For non-Chinese young people, they’re far from being typical Hong Kongers but feel closer to this city than to their parents’ home countries. Image by Pixabay

Much-travelled poet Dounia Bertuccelli wrote about this in her poem Longing

“But where is that elusive home? 

That place where I belong? 

Where I am neither other, 

 Nor outsider?

Dounia Bertuccelli

Although non-Chinese youngsters may feel they don’t fit the criteria of being a true “Hong Konger’, that still seems to be the most appropriate label for them. 

NO POLITICS, THANKS

While most of them answer “yes” when asked if they feel proud to live in Hong Kong, they don’t always feel the sense of solidarity and patriotism that should come when thinking of the city you call home.  The truth is that most of the non-Chinese expat youths hold quite a nonchalant attitude toward local politics. This is not to say that they don’t care about what’s going on in the city but rather that they have only a basic understanding of Hong Kong political systems. 
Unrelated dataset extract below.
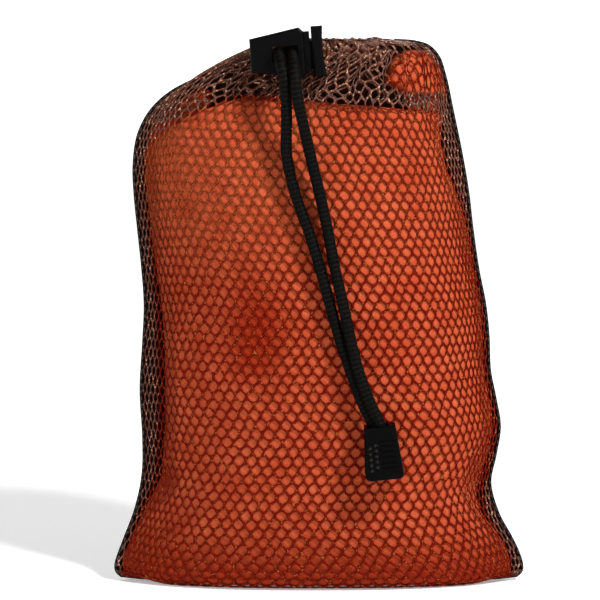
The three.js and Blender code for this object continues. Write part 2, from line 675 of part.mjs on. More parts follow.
// ---------------------------------------------------------------- assembly
addPiece(sack, "front_net", panel(-1), NET);
addPiece(sack, "back_cloth", panel(1), BACK_CLOTH);
addPiece(sack, "left_seam", binding(LEFT_SEAM_STEPS, leftInset), BINDING);
addPiece(sack, "right_seam", binding(RIGHT_SEAM_STEPS, rightInset), BINDING);
addPiece(sack, "bottom_seam", binding(BOTTOM_SEAM_STEPS, bottomInset), BINDING);
addPiece(sack, "mouth_casing", mouthCasing(), NET);
addPiece(sack, "towel", towel(), TOWEL);
addPiece(sack, "drawcord_loop", drawcordLoop(), CORD);
addPiece(sack, "tail_left", tail(LEFT_TAIL), CORD);
addPiece(sack, "tail_right", tail(RIGHT_TAIL), CORD);
addPiece(lock, "lock_body", lockBody(), LOCK_PLASTIC);
addPiece(lock, "lock_plunger", lockPlunger(), LOCK_PLASTIC);
addPiece(lock, "lock_spring", lockSpring(), STEEL);
addPiece(cordEnd, "cord_end_front", cordEndFront(), LOCK_PLASTIC);
addPiece(cordEnd, "cord_end_back", cordEndBack(), LOCK_PLASTIC);
addPiece(cordEnd, "tail_knot", tailKnot(), CORD);

export default sack;
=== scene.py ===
"""Looks of a net drawstring stuff sack, packed with a folded towel. Metres, +Z up, front faces -Y."""
import math

import bmesh
import bpy
import numpy as np
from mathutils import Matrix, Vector
from mathutils.bvhtree import BVHTree


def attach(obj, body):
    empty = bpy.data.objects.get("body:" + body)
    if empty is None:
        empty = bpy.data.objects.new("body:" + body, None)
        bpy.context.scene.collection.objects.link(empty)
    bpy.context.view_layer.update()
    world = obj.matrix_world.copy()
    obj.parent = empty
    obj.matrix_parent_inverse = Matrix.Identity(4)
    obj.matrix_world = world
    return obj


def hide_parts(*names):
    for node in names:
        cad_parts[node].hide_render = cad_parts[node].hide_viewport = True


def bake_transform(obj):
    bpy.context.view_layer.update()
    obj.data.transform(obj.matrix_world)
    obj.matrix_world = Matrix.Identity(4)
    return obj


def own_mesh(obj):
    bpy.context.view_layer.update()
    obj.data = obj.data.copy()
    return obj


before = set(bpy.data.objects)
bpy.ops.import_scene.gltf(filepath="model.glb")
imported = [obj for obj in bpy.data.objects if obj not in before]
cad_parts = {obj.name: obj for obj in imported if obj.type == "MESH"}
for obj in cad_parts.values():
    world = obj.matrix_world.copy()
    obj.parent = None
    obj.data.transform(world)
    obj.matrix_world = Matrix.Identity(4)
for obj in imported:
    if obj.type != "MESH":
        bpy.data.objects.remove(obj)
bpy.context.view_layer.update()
scene = bpy.context.scene
MM = 0.001
TURN = 2 * math.pi
SAME_POINT = 1e-6


def add_object(name, data):
    made = bpy.data.objects.new(name, data)
    scene.collection.objects.link(made)
    return made


# ------------ camera
VIEW_TARGET = Vector((-6.65 * MM, 0.0, 99.6 * MM))
VIEW_DISTANCE = 1.0
VIEW_ELEVATION = math.radians(6)
VIEW_WIDTH = 0.210
SENSOR = 36.0


def make_camera():
    data = bpy.data.cameras.new("camera")
    data.sensor_width = SENSOR
    data.lens = SENSOR * VIEW_DISTANCE / VIEW_WIDTH
    camera = add_object("camera", data)
    back = Vector((0, -math.cos(VIEW_ELEVATION), math.sin(VIEW_ELEVATION)))
    camera.location = VIEW_TARGET + back * VIEW_DISTANCE
    camera.rotation_euler = (-back).to_track_quat("-Z", "Y").to_euler()
    scene.camera = camera


# ------------ curves and meshes
def spline(points, per_span=24):
    """Points along a smooth curve (centripetal Catmull-Rom) through the given points."""
    p = np.array(points, float)
    p = np.vstack([2 * p[0] - p[1], p, 2 * p[-1] - p[-2]])
    out = []
    for k in range(1, len(p) - 2):
        d0, d1, d2 = (np.linalg.norm(p[k + i] - p[k + i - 1]) ** 0.5 for i in range(3))
        t1 = (p[k] - p[k - 1]) / d0 - (p[k + 1] - p[k - 1]) / (d0 + d1) + (p[k + 1] - p[k]) / d1
        t2 = (p[k + 1] - p[k]) / d1 - (p[k + 2] - p[k]) / (d1 + d2) + (p[k + 2] - p[k + 1]) / d2
        t = np.linspace(0, 1, per_span, endpoint=False)[:, None]
        start = (2 * t**3 - 3 * t**2 + 1) * p[k] + (t**3 - 2 * t**2 + t) * t1 * d1
        end = (-2 * t**3 + 3 * t**2) * p[k + 1] + (t**3 - t**2) * t2 * d1
        out.append(start + end)
    out.append(p[-2][None, :])
    return np.vstack(out)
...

Writing in the South China Morning Post, Zahid Mughal, said that for most of non-Chinese expats, Hong Kong is “a ‘home’ that is not tied to the physical place, but is instead created and maintained within the metaphysical expatriate bubble”.

Even though they have foreign passports, look different, and don’t speak Cantonese, it’s clear that many non-Chinese youths will continue to call this city home, and are not interested in ever giving up, or forgetting, the Hong Kong part of their identity.